Oake Woods & Co was born in the Karoo, in a landscape of dust, stars and silence.For us, the Karoo is a place of purity, far from bright city lights, where the night sky still belongs to the Southern Cross.

The Southern Cross

In our logo you will see this sky, the Hantam Mountains and a single windmill. The Southern Cross has always been a sign of orientation and home. The name Negester – Nine Star – comes from the poem "Negester en stedelig" by the South African poet D. J. Opperman (1914–1985). In this poem, the Negester, the bright stars of the southern sky, stand in contrast to the lights of the city. For our family, this image became a symbol of being rooted in a place. Responsibility, gentleness and a quiet trust in one's own place in the world shape this idea.

The One-Star

Oake Woods & Co was founded by Eben and me, Kristi. Eben is from South Africa, I am from Austria.

The two stars in the logo tell our own story. In Styria, under a full moon and with a bottle of red wine, Eben and I sat in the vineyards and gazed up at the sky. There we discovered Sirius, the brightest star in the sky, which is in fact made up of two stars: Sirius A, the brilliantly white primary star, and Sirius B, its quieter companion, a faint white dwarf. They orbit each other in a slow, fifty-year dance, remaining inseparably bound to one another.

In that moment, we recognised ourselves in them: two stars that shine as one. So we gave the constellation its own name – Einstern, One-Star.

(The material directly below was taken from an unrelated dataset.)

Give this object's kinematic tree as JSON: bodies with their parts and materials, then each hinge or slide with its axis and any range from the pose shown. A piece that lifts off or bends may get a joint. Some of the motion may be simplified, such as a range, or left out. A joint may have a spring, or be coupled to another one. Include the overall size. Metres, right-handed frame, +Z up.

Later we discovered that the very same star, Sirius, also appears over the Karoo when the Southern Cross rises. For us, this is a quiet reminder that love, like the sky, spans continents and connects people, even when oceans lie between them.

The Windmill

The windmill stands for the unyielding spirit of the Afrikaners and their ability to make something out of almost nothing, drawing water and life from the dry earth.

The Hantam Mountains

The Hantam Mountains in the background are for us a picture of permanence and constancy. They are rock that cannot be moved, that withstands every storm and reminds us to do our work calmly, honestly and without shortcuts.

Oak Wood

The oak wood stands for our craft. Bacon is smoked over oak and cut on oak boards. The ring of this wood that encircles everything is our symbol for tireless work: repeating the same careful movements over and over until the result is right. The name Oake originally comes from an old English bacon company, but for us it simply means wood, fire, salt, meat and permanence.

Family

Elmar, Eben's brother, and his wife Juanita live the same spirit of Negester: creating a home in which people are seen and in which care happens quietly and naturally. All four of them, and their children too, share a deep love of braai and the craft of meat processing, from selecting the right cut to the last slice of boerewors on the board. The images in the logo therefore tell not only the story of Eben and Kristi, but also find their echo in the lives of Elmar and Juanita. It is a shared story that exists between them without needing to be spoken aloud as it is in a family.

Where the worlds become one

Under the vast sky of the Karoo and within the stillness of the Alps, the circle closes. Here, the dust of our heritage merges with honest craftsmanship into that very flavour which brings the images of our childhood to life in every bite. It is the union of South African soul and Austrian constancy, held together by an invisible bond. Above all stands what holds us together as a family: the love of our origins and the unshakeable strength of resilience.